* **What the task asks**: Exactly the lines between the line containing "failed = [obj.Name" and the line containing "before = set(bpy.data.objects)", together with those two lines, are to be output.

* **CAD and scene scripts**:
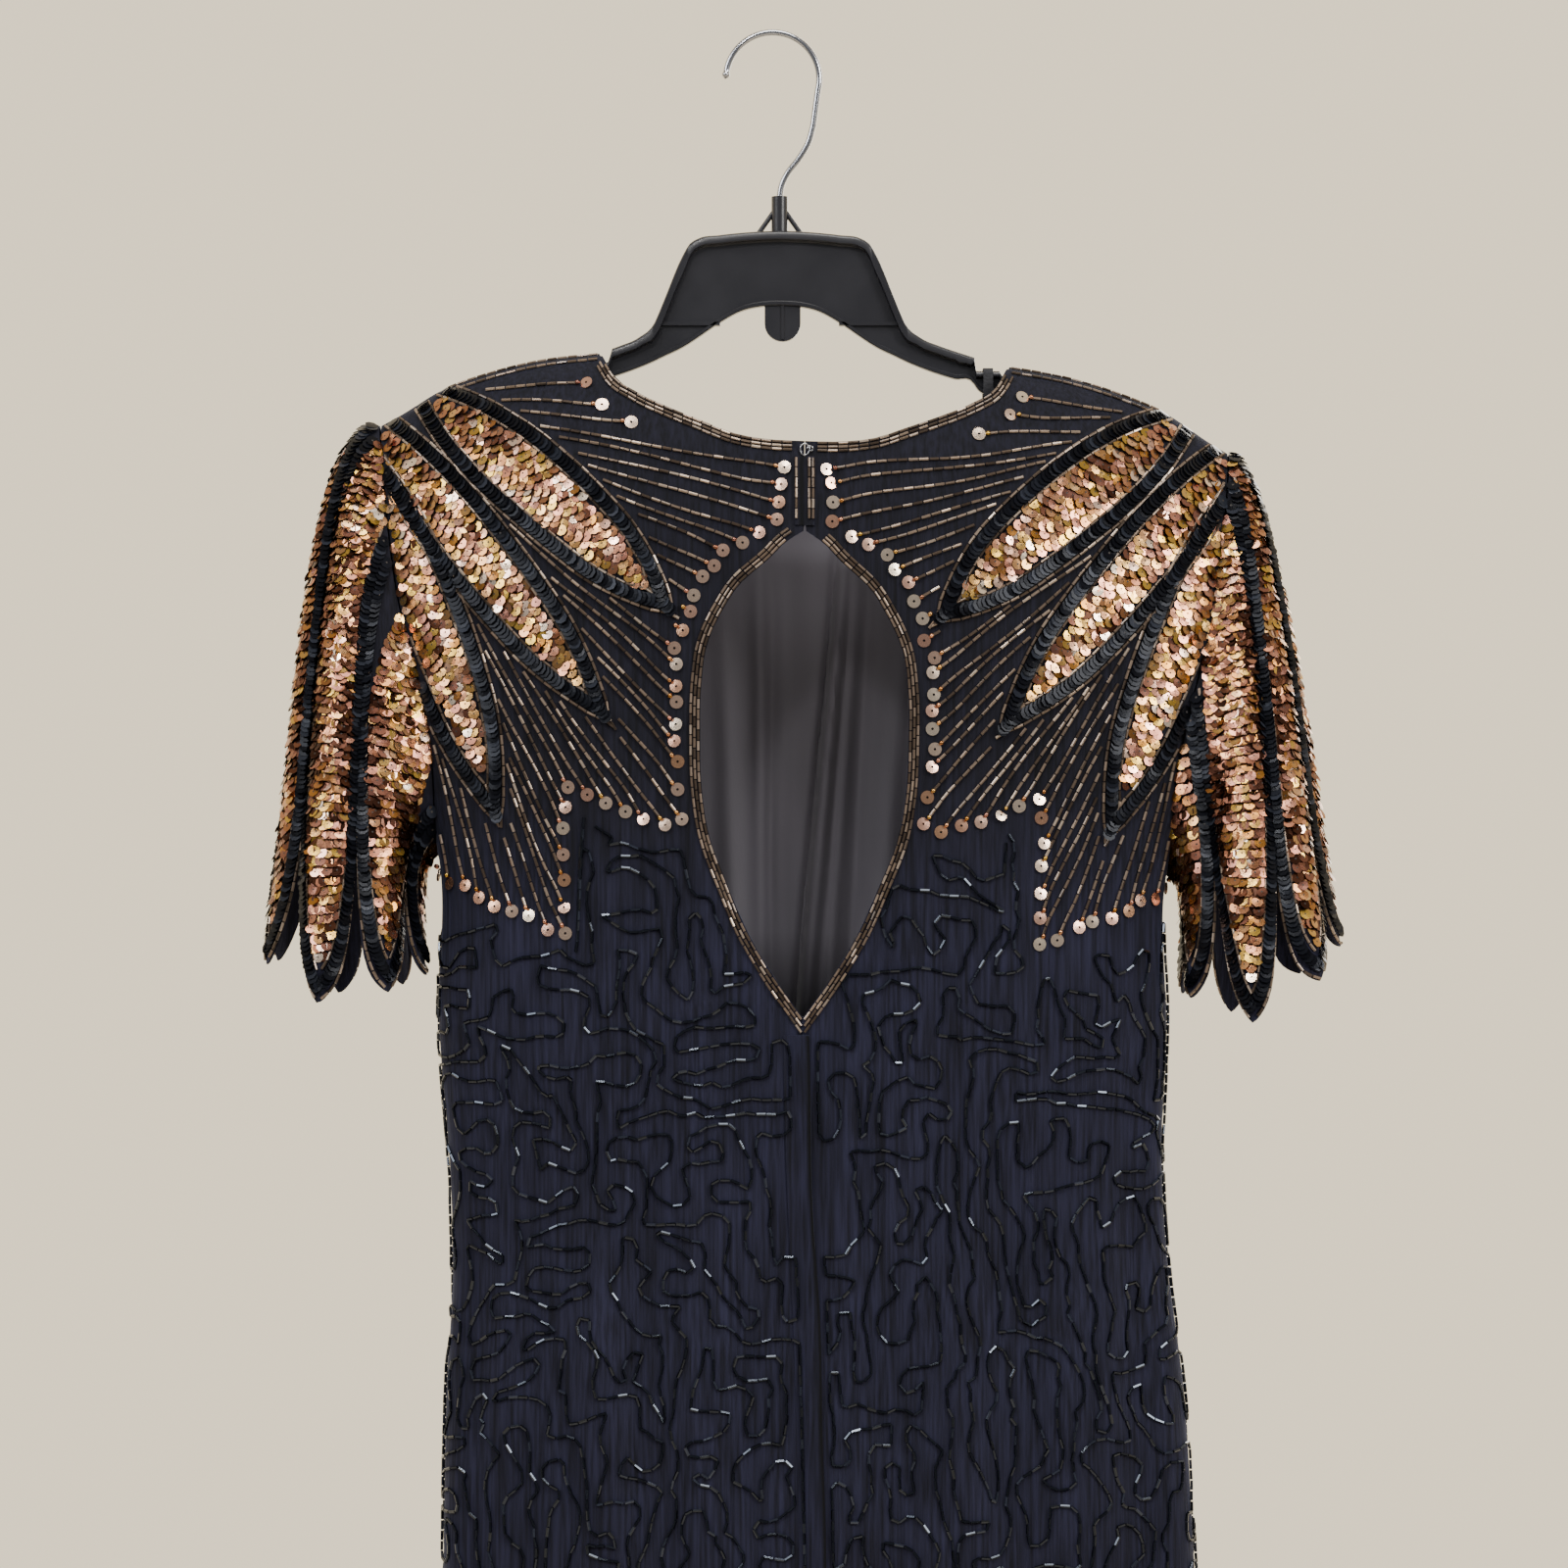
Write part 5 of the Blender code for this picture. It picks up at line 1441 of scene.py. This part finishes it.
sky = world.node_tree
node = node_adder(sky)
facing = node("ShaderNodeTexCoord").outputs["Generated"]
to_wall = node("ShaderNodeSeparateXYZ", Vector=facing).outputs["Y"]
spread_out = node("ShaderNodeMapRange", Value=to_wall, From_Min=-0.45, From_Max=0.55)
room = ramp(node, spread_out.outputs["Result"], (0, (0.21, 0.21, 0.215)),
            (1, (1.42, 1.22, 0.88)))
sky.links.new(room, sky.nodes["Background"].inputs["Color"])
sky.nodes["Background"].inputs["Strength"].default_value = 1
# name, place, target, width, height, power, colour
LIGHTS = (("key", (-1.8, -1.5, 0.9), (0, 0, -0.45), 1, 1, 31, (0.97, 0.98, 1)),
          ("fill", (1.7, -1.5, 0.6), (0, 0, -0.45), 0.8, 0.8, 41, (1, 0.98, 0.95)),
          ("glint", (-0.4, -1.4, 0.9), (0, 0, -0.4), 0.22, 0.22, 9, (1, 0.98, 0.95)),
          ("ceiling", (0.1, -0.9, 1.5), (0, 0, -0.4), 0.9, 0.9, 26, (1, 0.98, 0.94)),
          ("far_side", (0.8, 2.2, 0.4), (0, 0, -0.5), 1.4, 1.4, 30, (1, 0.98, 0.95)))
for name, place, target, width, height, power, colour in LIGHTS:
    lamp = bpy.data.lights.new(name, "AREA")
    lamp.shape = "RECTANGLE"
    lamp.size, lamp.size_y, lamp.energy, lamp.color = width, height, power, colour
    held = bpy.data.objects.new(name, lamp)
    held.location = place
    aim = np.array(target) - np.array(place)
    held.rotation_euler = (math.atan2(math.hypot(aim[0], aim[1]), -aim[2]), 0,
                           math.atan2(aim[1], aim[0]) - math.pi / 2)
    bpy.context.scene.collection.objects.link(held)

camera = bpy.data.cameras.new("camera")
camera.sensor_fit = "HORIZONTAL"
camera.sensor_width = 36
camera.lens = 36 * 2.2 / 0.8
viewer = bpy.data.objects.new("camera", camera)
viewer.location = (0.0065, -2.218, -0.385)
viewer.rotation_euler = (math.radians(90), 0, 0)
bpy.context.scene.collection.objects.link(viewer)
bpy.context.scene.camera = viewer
==
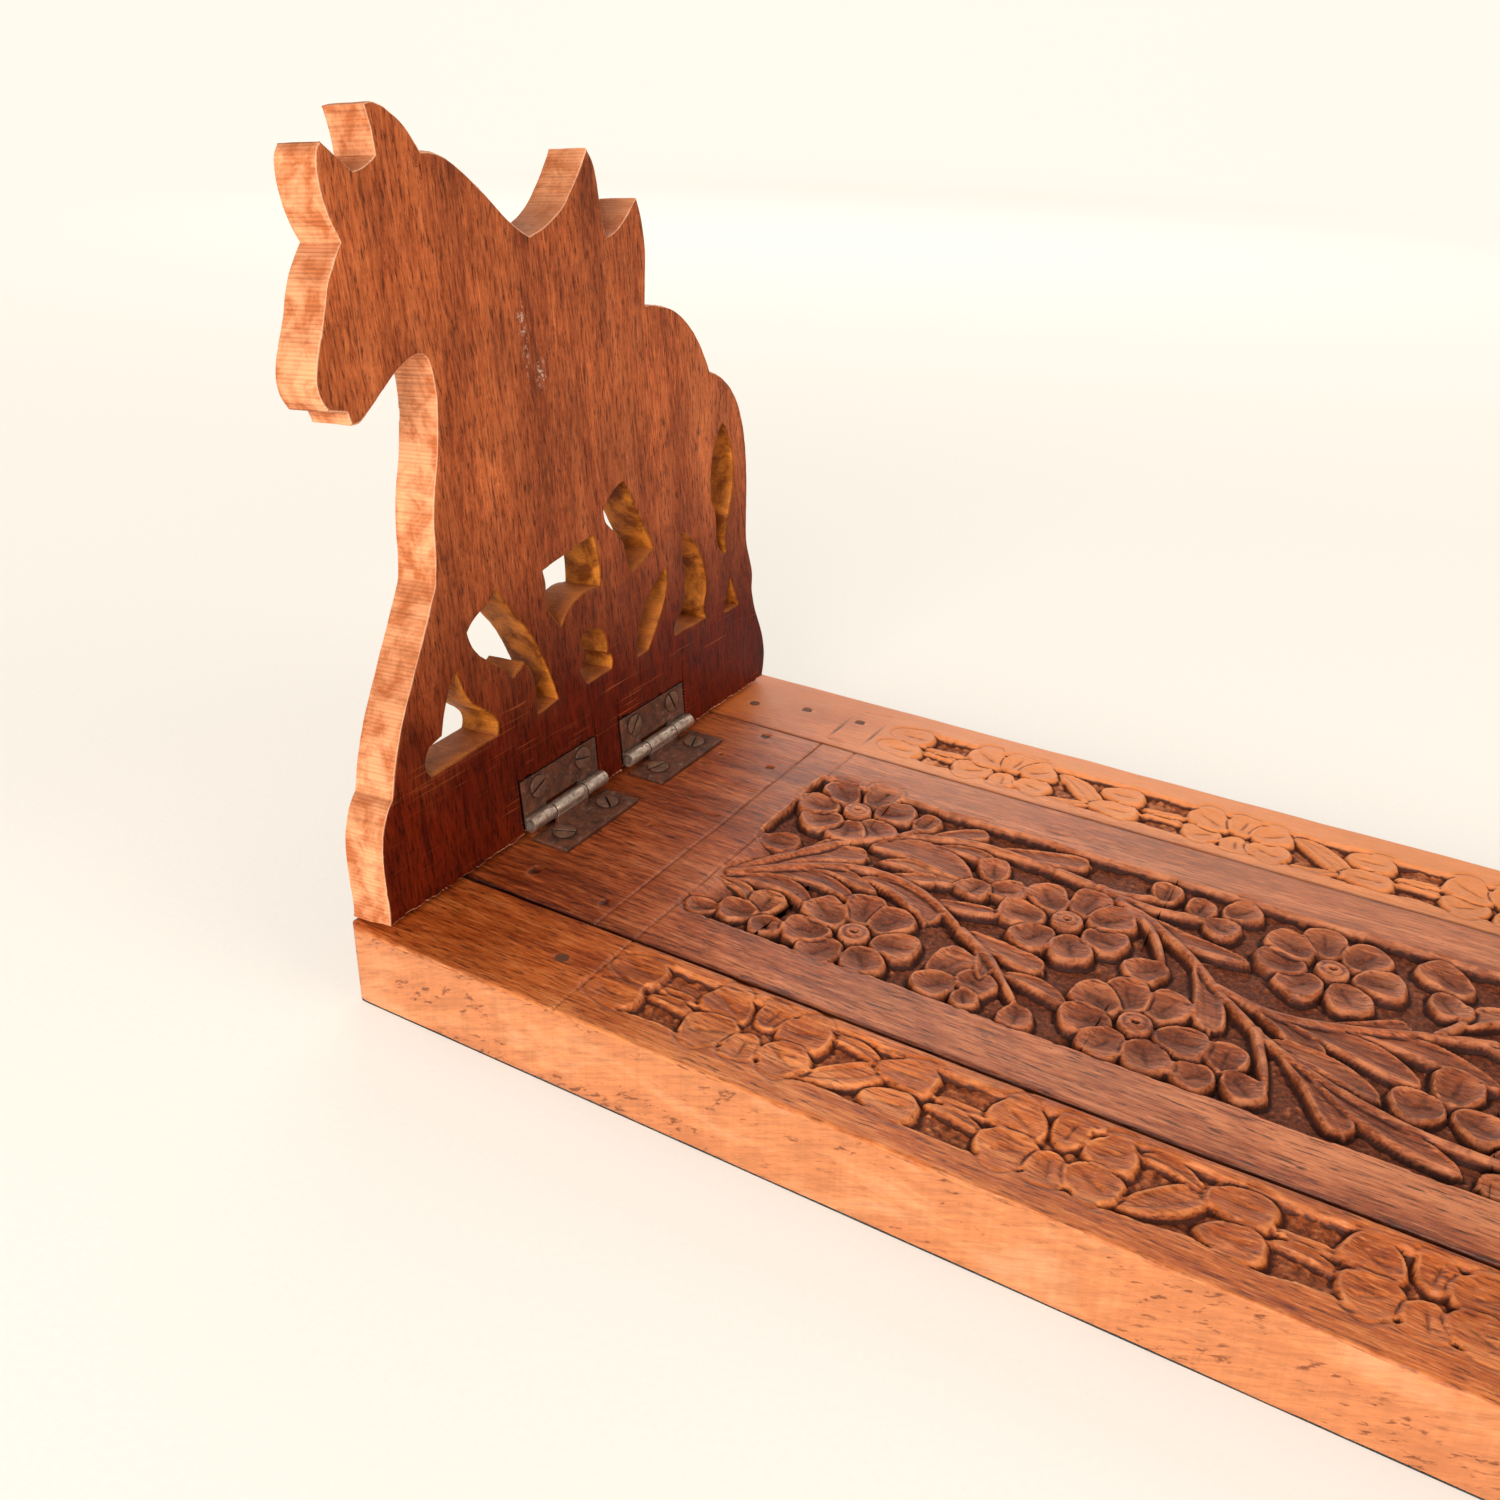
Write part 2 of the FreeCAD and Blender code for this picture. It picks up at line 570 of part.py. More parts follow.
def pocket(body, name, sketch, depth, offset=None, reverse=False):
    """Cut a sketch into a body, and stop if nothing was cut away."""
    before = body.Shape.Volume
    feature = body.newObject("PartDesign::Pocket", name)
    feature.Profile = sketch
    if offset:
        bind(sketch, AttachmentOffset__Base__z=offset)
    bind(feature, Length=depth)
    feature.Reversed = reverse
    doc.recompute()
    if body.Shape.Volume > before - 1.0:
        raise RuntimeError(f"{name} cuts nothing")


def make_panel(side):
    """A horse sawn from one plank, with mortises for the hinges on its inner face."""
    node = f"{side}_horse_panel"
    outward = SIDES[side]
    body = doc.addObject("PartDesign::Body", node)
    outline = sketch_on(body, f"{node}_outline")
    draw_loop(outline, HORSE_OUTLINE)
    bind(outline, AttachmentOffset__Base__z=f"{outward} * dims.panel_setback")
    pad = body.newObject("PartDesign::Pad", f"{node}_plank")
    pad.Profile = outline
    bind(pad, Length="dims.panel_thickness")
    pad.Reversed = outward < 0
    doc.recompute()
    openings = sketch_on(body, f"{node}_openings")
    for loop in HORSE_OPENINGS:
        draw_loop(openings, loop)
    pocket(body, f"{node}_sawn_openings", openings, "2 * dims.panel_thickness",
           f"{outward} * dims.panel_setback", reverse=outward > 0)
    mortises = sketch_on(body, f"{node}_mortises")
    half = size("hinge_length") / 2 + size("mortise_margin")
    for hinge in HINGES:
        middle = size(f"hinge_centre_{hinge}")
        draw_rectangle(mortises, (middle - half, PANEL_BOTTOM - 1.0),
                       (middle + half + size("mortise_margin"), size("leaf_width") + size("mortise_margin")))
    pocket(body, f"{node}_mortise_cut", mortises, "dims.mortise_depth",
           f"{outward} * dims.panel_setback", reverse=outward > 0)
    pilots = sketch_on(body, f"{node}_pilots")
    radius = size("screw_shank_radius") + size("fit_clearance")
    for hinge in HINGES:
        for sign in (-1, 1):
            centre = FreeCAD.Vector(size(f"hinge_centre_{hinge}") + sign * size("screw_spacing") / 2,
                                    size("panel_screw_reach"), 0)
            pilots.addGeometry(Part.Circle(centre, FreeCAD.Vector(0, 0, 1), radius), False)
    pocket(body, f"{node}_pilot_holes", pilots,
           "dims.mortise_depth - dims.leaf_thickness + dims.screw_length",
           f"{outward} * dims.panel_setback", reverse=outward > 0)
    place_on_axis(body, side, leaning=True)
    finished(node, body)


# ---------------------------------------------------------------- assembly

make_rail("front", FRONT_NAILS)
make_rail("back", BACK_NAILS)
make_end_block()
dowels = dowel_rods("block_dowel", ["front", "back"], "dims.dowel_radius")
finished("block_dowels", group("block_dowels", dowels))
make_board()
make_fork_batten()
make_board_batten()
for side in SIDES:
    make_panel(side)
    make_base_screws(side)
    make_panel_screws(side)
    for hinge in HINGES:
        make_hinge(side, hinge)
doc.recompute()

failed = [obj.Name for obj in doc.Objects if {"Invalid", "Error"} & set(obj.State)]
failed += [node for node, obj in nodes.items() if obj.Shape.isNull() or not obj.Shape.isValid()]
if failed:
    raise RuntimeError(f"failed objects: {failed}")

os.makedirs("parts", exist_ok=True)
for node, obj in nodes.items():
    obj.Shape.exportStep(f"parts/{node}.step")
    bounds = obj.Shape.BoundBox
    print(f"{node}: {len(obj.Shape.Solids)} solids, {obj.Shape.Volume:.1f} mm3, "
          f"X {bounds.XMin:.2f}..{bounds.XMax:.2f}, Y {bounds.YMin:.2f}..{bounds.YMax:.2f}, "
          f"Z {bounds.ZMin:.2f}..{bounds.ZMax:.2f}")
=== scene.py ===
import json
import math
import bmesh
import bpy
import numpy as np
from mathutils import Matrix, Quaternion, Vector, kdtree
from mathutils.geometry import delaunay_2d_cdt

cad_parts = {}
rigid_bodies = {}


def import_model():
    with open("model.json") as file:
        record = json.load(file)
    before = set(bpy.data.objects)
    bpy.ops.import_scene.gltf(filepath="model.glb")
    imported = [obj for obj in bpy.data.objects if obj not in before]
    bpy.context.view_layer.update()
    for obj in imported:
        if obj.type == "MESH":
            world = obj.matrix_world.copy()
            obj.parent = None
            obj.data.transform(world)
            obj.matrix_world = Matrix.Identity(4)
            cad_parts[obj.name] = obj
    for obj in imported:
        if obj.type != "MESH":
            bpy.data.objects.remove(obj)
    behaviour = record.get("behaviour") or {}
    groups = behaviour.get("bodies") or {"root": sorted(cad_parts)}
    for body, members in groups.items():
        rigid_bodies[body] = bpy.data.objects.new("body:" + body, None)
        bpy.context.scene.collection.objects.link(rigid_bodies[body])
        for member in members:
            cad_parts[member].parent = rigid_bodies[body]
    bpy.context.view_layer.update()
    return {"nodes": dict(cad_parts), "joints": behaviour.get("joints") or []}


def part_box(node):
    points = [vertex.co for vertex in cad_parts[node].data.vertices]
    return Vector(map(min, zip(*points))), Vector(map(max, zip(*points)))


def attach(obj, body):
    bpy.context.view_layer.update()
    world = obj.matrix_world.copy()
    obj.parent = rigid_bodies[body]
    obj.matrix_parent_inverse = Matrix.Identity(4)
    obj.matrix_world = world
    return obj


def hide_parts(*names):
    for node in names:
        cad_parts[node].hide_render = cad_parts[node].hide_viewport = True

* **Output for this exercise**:
failed = [obj.Name for obj in doc.Objects if {"Invalid", "Error"} & set(obj.State)]
failed += [node for node, obj in nodes.items() if obj.Shape.isNull() or not obj.Shape.isValid()]
if failed:
    raise RuntimeError(f"failed objects: {failed}")

os.makedirs("parts", exist_ok=True)
for node, obj in nodes.items():
    obj.Shape.exportStep(f"parts/{node}.step")
    bounds = obj.Shape.BoundBox
    print(f"{node}: {len(obj.Shape.Solids)} solids, {obj.Shape.Volume:.1f} mm3, "
          f"X {bounds.XMin:.2f}..{bounds.XMax:.2f}, Y {bounds.YMin:.2f}..{bounds.YMax:.2f}, "
          f"Z {bounds.ZMin:.2f}..{bounds.ZMax:.2f}")
=== scene.py ===
import json
import math
import bmesh
import bpy
import numpy as np
from mathutils import Matrix, Quaternion, Vector, kdtree
from mathutils.geometry import delaunay_2d_cdt

cad_parts = {}
rigid_bodies = {}


def import_model():
    with open("model.json") as file:
        record = json.load(file)
    before = set(bpy.data.objects)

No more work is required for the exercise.